Reproduce all of the material exactly as shown.

* start Data lines *

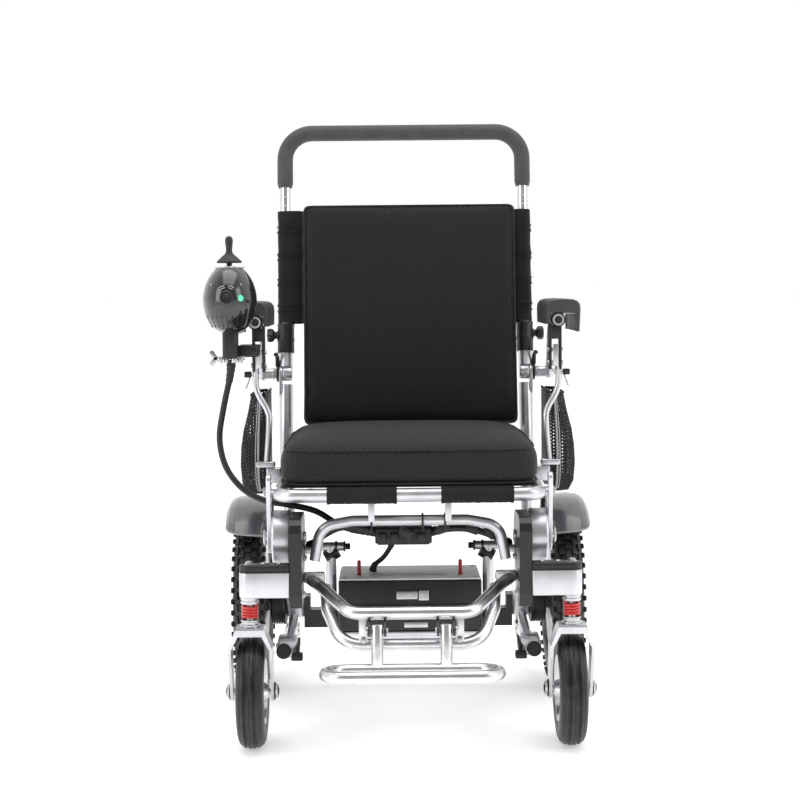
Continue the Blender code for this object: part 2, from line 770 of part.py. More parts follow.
def make_footrest_frame():
    """The two bent hoops in front of the battery, their link plates and the footplate's hinges."""
    upper = [
        (-0.160, -0.236, 0.264),
        (-0.140, -0.256, 0.252),
        (-0.093, -0.345, 0.2255),
        (0.093, -0.345, 0.2255),
        (0.140, -0.256, 0.252),
        (0.160, -0.236, 0.264),
    ]
    lower = [
        (-0.133, -0.250, 0.250),
        (-0.130, -0.285, 0.220),
        (-0.105, -0.340, 0.176),
        (0.105, -0.340, 0.176),
        (0.130, -0.285, 0.220),
        (0.133, -0.250, 0.250),
    ]
    hoop = tube(rounded(upper, 0.030, steps=2), 0.0095)
    pieces = [tube(rounded(lower, 0.045, steps=2), 0.0095)]
    for sign in SIDES.values():
        reach = PLATE_INNER_X - CLEARANCE
        pieces.append(side_box(sign, 0.134, reach, (-0.246, 0.2555), (-0.226, 0.2725), 0.002))
        pieces.append(side_box(sign, 0.066, 0.080, (-0.3470, 0.176), (-0.3410, 0.2240)))
        pin = side_rod(sign, FOOT_HANGER_X - 0.0165, FOOT_HANGER_X + 0.0165, FOOT_HINGE_Y,
                       FOOT_HINGE_Z, 0.003, 8)
        lug = limb_outline([(-0.345, 0.2150, 0.006), (FOOT_HINGE_Y, FOOT_HINGE_Z, 0.009)], 4)
        lugs = [side_plate_shape(lug, FOOT_HANGER_X + low, FOOT_HANGER_X + low + 0.004, sign)
                for low in (-0.014, 0.010)]
        pieces.append(combine(pin, lugs))
    part("footrest_frame", combine(hoop, pieces), "satin_silver")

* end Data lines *

Complete answer:
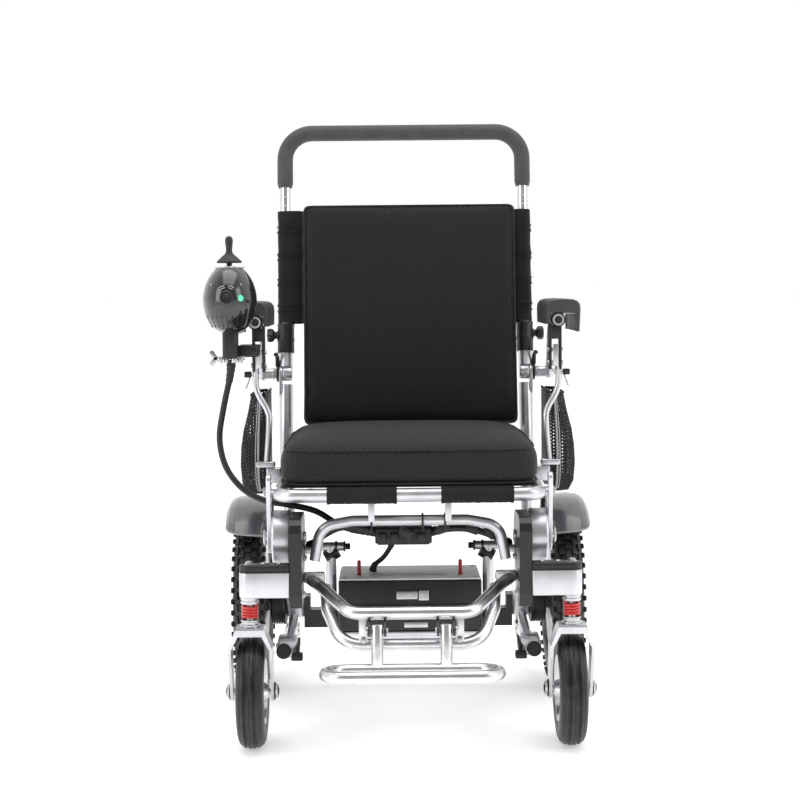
Continue the Blender code for this object: part 2, from line 770 of part.py. More parts follow.
def make_footrest_frame():
    """The two bent hoops in front of the battery, their link plates and the footplate's hinges."""
    upper = [
        (-0.160, -0.236, 0.264),
        (-0.140, -0.256, 0.252),
        (-0.093, -0.345, 0.2255),
        (0.093, -0.345, 0.2255),
        (0.140, -0.256, 0.252),
        (0.160, -0.236, 0.264),
    ]
    lower = [
        (-0.133, -0.250, 0.250),
        (-0.130, -0.285, 0.220),
        (-0.105, -0.340, 0.176),
        (0.105, -0.340, 0.176),
        (0.130, -0.285, 0.220),
        (0.133, -0.250, 0.250),
    ]
    hoop = tube(rounded(upper, 0.030, steps=2), 0.0095)
    pieces = [tube(rounded(lower, 0.045, steps=2), 0.0095)]
    for sign in SIDES.values():
        reach = PLATE_INNER_X - CLEARANCE
        pieces.append(side_box(sign, 0.134, reach, (-0.246, 0.2555), (-0.226, 0.2725), 0.002))
        pieces.append(side_box(sign, 0.066, 0.080, (-0.3470, 0.176), (-0.3410, 0.2240)))
        pin = side_rod(sign, FOOT_HANGER_X - 0.0165, FOOT_HANGER_X + 0.0165, FOOT_HINGE_Y,
                       FOOT_HINGE_Z, 0.003, 8)
        lug = limb_outline([(-0.345, 0.2150, 0.006), (FOOT_HINGE_Y, FOOT_HINGE_Z, 0.009)], 4)
        lugs = [side_plate_shape(lug, FOOT_HANGER_X + low, FOOT_HANGER_X + low + 0.004, sign)
                for low in (-0.014, 0.010)]
        pieces.append(combine(pin, lugs))
    part("footrest_frame", combine(hoop, pieces), "satin_silver")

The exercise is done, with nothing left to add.